The theme song from Martin Scorsese’s 1977 film New York, New York features a particularly famous line: “If I can make it there, I’ll make it anywhere, It’s up to you, New York, New York.”
More than 30 years later, that line still holds true, at least for those in the performing arts field, and in the coming months, two Calgary-based artists are taking a crack at the Big Apple.
Musical creator and artistic director of Calgary’s Forte Musical Theatre Guild, Joe Slabe, is one of them.
Slabe, who’s production Austentatious previously appeared in the New York Musical Theatre Festival, is once again heading to New York for a reading of another of his musicals, Jeremy de Bergerac, for well-known Broadway and Off-Broadway producer Ken Davenport.
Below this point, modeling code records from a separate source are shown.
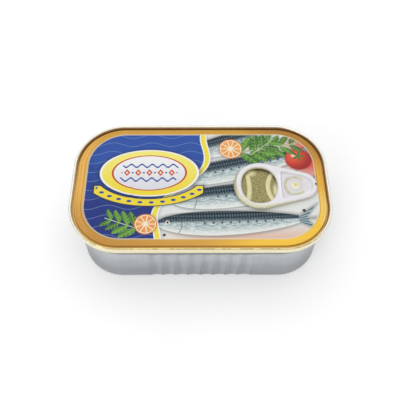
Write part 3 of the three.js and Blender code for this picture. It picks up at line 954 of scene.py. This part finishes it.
def draw_oval(f, ground):
    """Lays an oval plate over the ground colour: a yellow border between white and red lines, an arched
    yellow band of dots under it, and inside it a row of diamonds and dots between two wave lines. d is about
    how far a point lies outside the oval."""
    u = (f.x - OVAL[0]) / OVAL_HALF[0]
    v = (f.y - OVAL[1]) / OVAL_HALF[1]
    span = math.sqrt(OVAL_HALF[0] * OVAL_HALF[1])
    d = (f.length(u, v) - 1.0) * span
    yellow = f.mix(f.ramp(v, -1.2, 1.0), "f6df30", "fcf27c")

    arch = f.highest(abs(d - ARCH_PLACE) - ARCH_HALF_WIDTH, f.y + 1.0)
    arch = f.highest(arch, abs(f.x - OVAL[0]) - ARCH_HALF_LENGTH)
    ground = f.mix(f.inside(arch - 1.1, 1.6) * 0.5, ground, "152445")
    ground = f.mix(f.inside(arch - 0.4), ground, "2a2f55")
    ground = f.mix(f.inside(arch), ground, yellow)
    turn = f.math("ARCTAN2", v, u)
    bead = (f.math("FRACT", turn * BEADS) - 0.5) * (span / BEADS * 1.3)
    dot = f.highest(f.length(bead, d - ARCH_PLACE) - 0.75, arch + 0.5)
    ground = f.mix(f.inside(dot, 0.16), ground, "2c4a9a")

    ground = f.mix(f.inside(d - 1.6, 1.8) * 0.55, ground, "14234a")
    plate = f.mix(f.ramp(v, -0.7, 0.7), "e4e6ea", "fafaf8")
    for reach, tint in ((0.7, "fbfbf8"), (0.0, yellow), (-3.0, "c9402c"), (-3.6, plate)):
        ground = f.mix(f.inside(d - reach), ground, tint)

    across = f.x - OVAL[0]
    up = f.y - OVAL[1]
    on_plate = f.inside(d + 5.0)
    for row in (ROW_OFFSET, -ROW_OFFSET):
        wave = abs(up - row - 0.75 * f.math("SINE", across * 1.45)) - 0.42
        ground = f.mix(f.inside(wave, 0.16) * on_plate, ground, "3b5aa6")
    cell = (f.math("FRACT", across / DIAMOND_STEP + 0.5) - 0.5) * DIAMOND_STEP
    diamond = abs(cell) * 1.25 + abs(up) - 1.65
    in_row = f.inside(abs(across) - 2.5 * DIAMOND_STEP, 0.1)
    ground = f.mix(f.inside(diamond, 0.16) * in_row, ground, "cf3f2a")
    ground = f.mix(f.inside(diamond + 0.95, 0.16) * in_row, ground, PITH)
    between = (f.math("FRACT", across / DIAMOND_STEP) - 0.5) * DIAMOND_STEP
    dot = f.length(between, up) - 0.42
    return f.mix(f.inside(dot, 0.16) * in_row, ground, "3b5aa6")


# The bare round under the ring, and the painted gleams on its metal as x, y and half sizes.
WINDOW_RADIUS = RING_RADIUS - 1.1
WINDOW_PAINTED_GLEAMS = [(20.3, 5.4, 2.6, 1.9), (30.9, -3.4, 1.6, 3.6)]


def bare_window(f):
    """The unprinted round under the ring: brushed lid metal, with painted highlights along the pressed ribs,
    two painted gleams and pale specks. Returns the round's share, which is 1 inside it, the colour and the
    grain."""
    share = f.inside(f.length(f.x - RING_X, f.y - TAB_Y) - WINDOW_RADIUS, 0.15)
    grain = f.noise(f.x * 0.9, f.y * 3.2, 1.0, detail=4.0, roughness=0.75)
    shade = f.mix(f.ramp(grain, 0.38, 0.66), "716a44", "bdb47c")
    # Painted highlights along the pressed ribs.
    left, right = rib_shares(f.x, f.y, lambda q: f.math("SQRT", q), f.highest, abs)
    right_rib_highlight = f.ramp(right, 0.05, 0.4) * f.inside(f.x - RIGHT_RIB_END, 0.3)
    rib_highlight = f.highest(f.ramp(left, 0.05, 0.4), right_rib_highlight)
    shade = f.mix(rib_highlight * 0.75, shade, "efe6b4")
    # Painted gleams.
    for x, y, half_x, half_y in WINDOW_PAINTED_GLEAMS:
        gleam = f.length((f.x - x) / half_x, (f.y - y) / half_y)
        shade = f.mix(f.ramp(gleam, 1.3, 0.4) * 0.75, shade, "ece6bc")
    specks = f.ramp(f.noise(f.x * 2.2, f.y * 1.6, 5.0, detail=3.0), 0.62, 0.74)
    return share, f.mix(specks * 0.5, shade, "f2edcb"), grain


# The print's outline, and the things on it: places, then each sprig's angle, pairs of leaves and leaf length,
# each cut fruit's radius, rind, flesh, light flesh and segments, and each peppercorn's x, y and radius.
PRINT_X = 0.3
PRINT_HALF_LENGTH = 47.2
PRINT_CORNER = 15.9
TOMATO = ((41.0, 12.2), 5.6)
REAR_SPRIGS = [((15.0, 15.4), 11, 6, 8.6), ((22.0, 15.0), 40, 3, 7.6)]
REAR_FRUIT = ((12.8, 17.6), 5.0, "e8862a", "f0963a", "f9b765", 10)
FRONT_SPRIG = ((-23.5, -21.0), 160, 4, 7.0)
FRONT_FRUIT = ((-21.5, -18.6), 4.5, "e07c28", "ee8e36", "f8b060", 9)
PEPPERCORNS = [
    (39.6, 5.9, 0.75),
    (43.4, 1.0, 0.6),
    (12.4, 23.0, 0.6),
    (-14.0, -23.4, 0.6),
    (41.0, -12.6, 0.7),
]


def print_finish():
    """The lid's print under clear gloss, drawn in plain fields and shapes: a pale ground, a fan of fish, a
    blue field, a tomato, sprigs, cut fruit, peppercorns and an oval plate. Round it run a pale line and the
    border's gold, and the round under the ring is bare metal."""
    f = Finish("printed_lid", Coat_Weight=0.12, Coat_Roughness=0.1, Specular_IOR_Level=0.3)
    shade = draw_field(f, draw_fish(f, draw_ground(f)))
    shade = draw_tomato(f, shade, *TOMATO)
    for sprig in REAR_SPRIGS:
        shade = draw_sprig(f, shade, *sprig)
    shade = draw_fruit_wheel(f, shade, *REAR_FRUIT)
    shade = draw_sprig(f, shade, *FRONT_SPRIG)
    shade = draw_fruit_wheel(f, shade, *FRONT_FRUIT)
    for x, y, radius in PEPPERCORNS:
        shade = f.mix(f.inside(f.length(f.x - x, f.y - y) - radius, 0.3), shade, "3a2a22")
    shade = draw_oval(f, shade)

    beyond = round_distance(f, PRINT_X, PRINT_HALF_LENGTH, DEPTH / 2 - PANEL_INSET, PRINT_CORNER)
    gold, _, _ = gold_tone(f)
    shade = f.mix(f.inside(-0.45 - beyond, 0.3) * 0.7, shade, "efe3c0")
    border = f.inside(-beyond, 0.15)
    shade = f.mix(border, shade, gold)
    window, metal, grain = bare_window(f)
    shade = f.mix(window, shade, metal)
    ripple = f.noise(f.x * 0.25, f.y * 0.25, 2.0)
    fine = f.noise(f.x * 2.5, f.y * 2.5, 4.0, detail=3.0)
    worn = f.ramp(f.noise(f.x * 0.5, f.y * 3.5, 6.0, detail=4.0), 0.62, 0.8)
    f.set(
        base_color=shade,
        metallic=f.highest(window * 0.7, border * 0.75),
        roughness=0.34 + 0.1 * fine + 0.1 * worn,
        normal=f.bump(ripple * 2.0 + fine * 0.25 + window * grain * 0.5, strength=0.12),
    )
    return f.material


def floor_finish():
    """An almost white floor that glows a little, so that it stays near white under the lamps."""
    f = Finish(
        "pale_floor",
        Roughness=0.75,
        Specular_IOR_Level=0.1,
        Emission_Color="ffffff",
        Emission_Strength=0.22,
    )
    cloud = f.noise(f.x * 0.01, f.y * 0.01)
    f.set(base_color=f.mix(cloud, "f6f6f6", "ffffff"))
    return f.material


def ride(piece, node):
    """Puts a piece on the root body, in place of a CAD node."""
    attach(piece, "root")
    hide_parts(node)


ride(lid_rim(rim_finish()), "lid")
ride(lid_panel(print_finish()), "lid")
ride(lid_rivet(rivet_finish()), "lid")
ride(can_wall(can_finish()), "can_body")
ride(pull_tab(tab_finish()), "pull_tab")


def add_floor():
    """A wide flat floor under the stand ring. Half its side is in metres."""
    half = 3.0
    corners = [(-half, -half, 0), (half, -half, 0), (half, half, 0), (-half, half, 0)]
    mesh = bpy.data.meshes.new("floor")
    mesh.from_pydata(corners, [], [(0, 1, 2, 3)])
    mesh.materials.append(floor_finish())
    floor = bpy.data.objects.new("floor", mesh)
    bpy.context.scene.collection.objects.link(floor)


def add_light(name, place, target, width, height, power):
    """A soft rectangular lamp at a place in metres, facing a target."""
    data = bpy.data.lights.new(name, "AREA")
    data.shape = "RECTANGLE"
    data.size = width
    data.size_y = height
    data.energy = power
    lamp = bpy.data.objects.new(name, data)
    lamp.location = place
    lamp.rotation_euler = (Vector(target) - Vector(place)).to_track_quat("-Z", "Y").to_euler()
    bpy.context.scene.collection.objects.link(lamp)


# The camera, measured from the tin's outline in the photograph, with its focal length as a share of the
# picture's width.
CAMERA_ELEVATION = math.radians(58.92)
CAMERA_AZIMUTH = math.radians(-0.54)
CAMERA_ROLL = math.radians(0.38)
CAMERA_DISTANCE = 233.0
CAMERA_TARGET = (-0.13, 0.98, 15.0)
FOCAL_SHARE = 1.351675


def add_camera():
    """The camera looks down at the tin's front from its measured distance, elevation and turn."""
    back = Vector((
        math.sin(CAMERA_AZIMUTH) * math.cos(CAMERA_ELEVATION),
        -math.cos(CAMERA_AZIMUTH) * math.cos(CAMERA_ELEVATION),
        math.sin(CAMERA_ELEVATION),
    ))
    right = Vector((math.cos(CAMERA_AZIMUTH), math.sin(CAMERA_AZIMUTH), 0))
    up = back.cross(right)
    turned_right = right * math.cos(CAMERA_ROLL) + up * math.sin(CAMERA_ROLL)
    turned_up = up * math.cos(CAMERA_ROLL) - right * math.sin(CAMERA_ROLL)
    data = bpy.data.cameras.new("camera")
    data.sensor_width = 36
    data.lens = FOCAL_SHARE * data.sensor_width
    data.clip_start = 0.005
    data.clip_end = 20
    camera = bpy.data.objects.new("camera", data)
    place = Matrix((turned_right, turned_up, back)).transposed().to_4x4()
    place.translation = (Vector(CAMERA_TARGET) + back * CAMERA_DISTANCE) * MM
    camera.matrix_world = place
    bpy.context.scene.collection.objects.link(camera)
    bpy.context.scene.camera = camera


def add_studio():
    """An even pale surround, a wide lamp overhead reaching to the rear, and a weak one at the front left."""
    world = bpy.data.worlds.new("studio")
    world.use_nodes = True
    surround = world.node_tree.nodes["Background"].inputs
    surround["Color"].default_value = colour("fdfdff")
    surround["Strength"].default_value = 0.36
    bpy.context.scene.world = world
    add_light("overhead", place=(0.0, 0.35, 0.8), target=(0, 0.35, 0), width=1.6, height=1.7, power=7.0)
    add_light("front_left", place=(-0.5, -0.7, 0.6), target=(0, 0, 0), width=0.5, height=0.5, power=1.7)
    bpy.context.scene.view_settings.view_transform = "Standard"


add_floor()
add_camera()
add_studio()
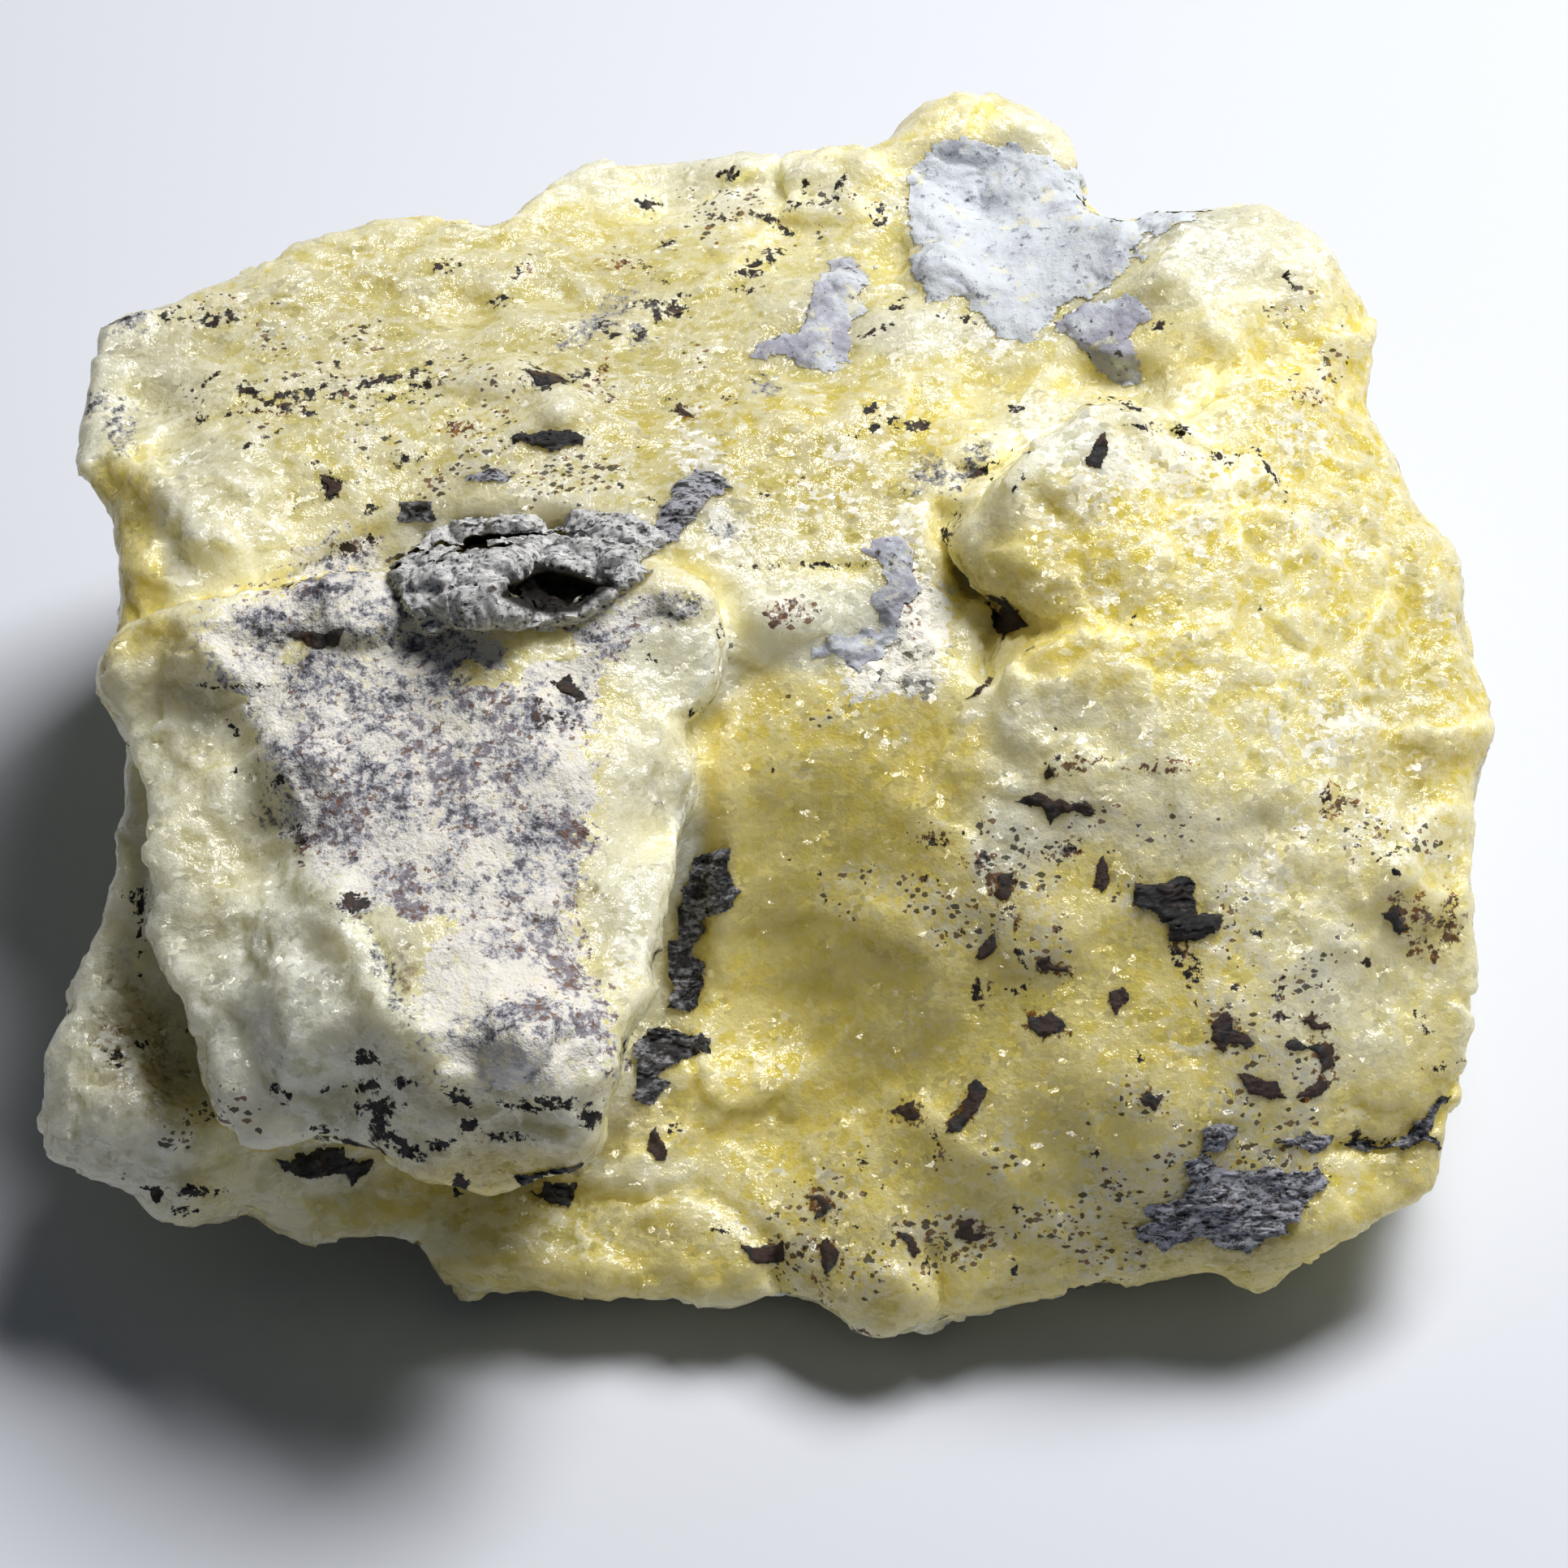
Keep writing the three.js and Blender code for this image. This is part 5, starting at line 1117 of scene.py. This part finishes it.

Jeremy de Bergerac had its world premiere earlier this year via the Guild, the company Slabe started to develop and present new Canadian musicals. Come August 6, Jeremy de Bergerac will make its New York debut with a staged reading featuring a cast of New York actors.
“These projects go back seven, eight, nine years. It’s a marathon. You keep going and going and, eventually, the work pays off,” says Slabe.
Drawing upon his experience as a high school drama teacher, Slabe crafted his story around a fictional Catholic school production of Edmond Rostand’s classic Cyrano de Bergerac.
As in Cyrano, there is a love triangle in the narrative, “but not a conventional love triangle,” says Slabe — what sets this one apart is that the titular character, Jeremy, who plays Cyrano in the play within a play, is in love with a straight kid also starring in the school production.
Meanwhile, the two teachers supervising and directing the play have their “own set of conflicts and issues they are trying to work out,” explains Slabe.
“I think anyone can relate to Jeremy’s struggles, because it’s about who are you going to be when you grow up. It’s about what your passion is — it’s not just about coming to terms with your sexuality,” says Slabe, adding that, initially, he was going to make the piece a tragedy.
“There are so many gay tragedies that I decided I needed to change the ending to one that was hopeful,” he says.
Slabe jumped at the opportunity to have the reading in front of Davenport, who has been behind such projects as the Broadway revival of Godspell, the Off-Broadway hit musical Altar Boyz, and the new play My First Time. When Slabe travelled to New York in March to attend some new musical readings, he recalls thinking: “My play is as good as any of these.” So he got a video copy into the renowned producer’s hands via an acquaintance.
Slabe acknowledges that a New York (or London) production of a new play is key to that show’s success.
“Even an Off-Broadway production puts you on the map. Then people know about it,” he says.
The reading is open to the public, but producer types will be in attendance — the kind who could make Slabe’s dream of having a New York run of Jeremy de Bergerac a reality.
Slabe says this development is all part of what he set out to do when he founded Forte Musical Theatre Guild in 2008.
“Our goal is to develop new Canadian musicals and export them nationally and internationally and get them done around the world, and this is a big step to doing it,” he says.
The other Calgarian having her work shown in New York is filmmaker Jill Clark.
While taking an online poetry class, her professor, Gerry LeFemina, mentioned a film series being created around an anthology he had edited about the New York subway titled Token Entry: New York City Subway Poems. Clark had already sent LaFemina a rough copy of a short film she co-wrote and produced called If You Really Knew Me for his feedback and critique.
“He said, ‘If you were in the area, I would invite you to make a film for the Subway Series,’” Clark recalls.
Clark, however, didn’t let geography stand in her way — she obtained a copy of the anthology, selected a poem from it around which to base her film, wrote a screenplay and went to New York with her 15-year-old son, Lockie, to film the project over a two-day period.
Her short, Subway Silk, revolves around a commuter who catches a glimpse of a beautiful woman in a silk dress and then loses sight of her when he follows her off at her stop.
But, in his pocket, he mysteriously finds a flower from the bouquet she was carrying.
“Was it all a dream? We don’t know. It’s part of the magic of the movie,” Clark says.
The burgeoning filmmaker is arranging a private screening for Subway Silk — along with six other films from the series — at the Tribeca Grand Hotel on September 22. Following its New York debut, she will host a local screening for the project and will then shop it around to various film festivals.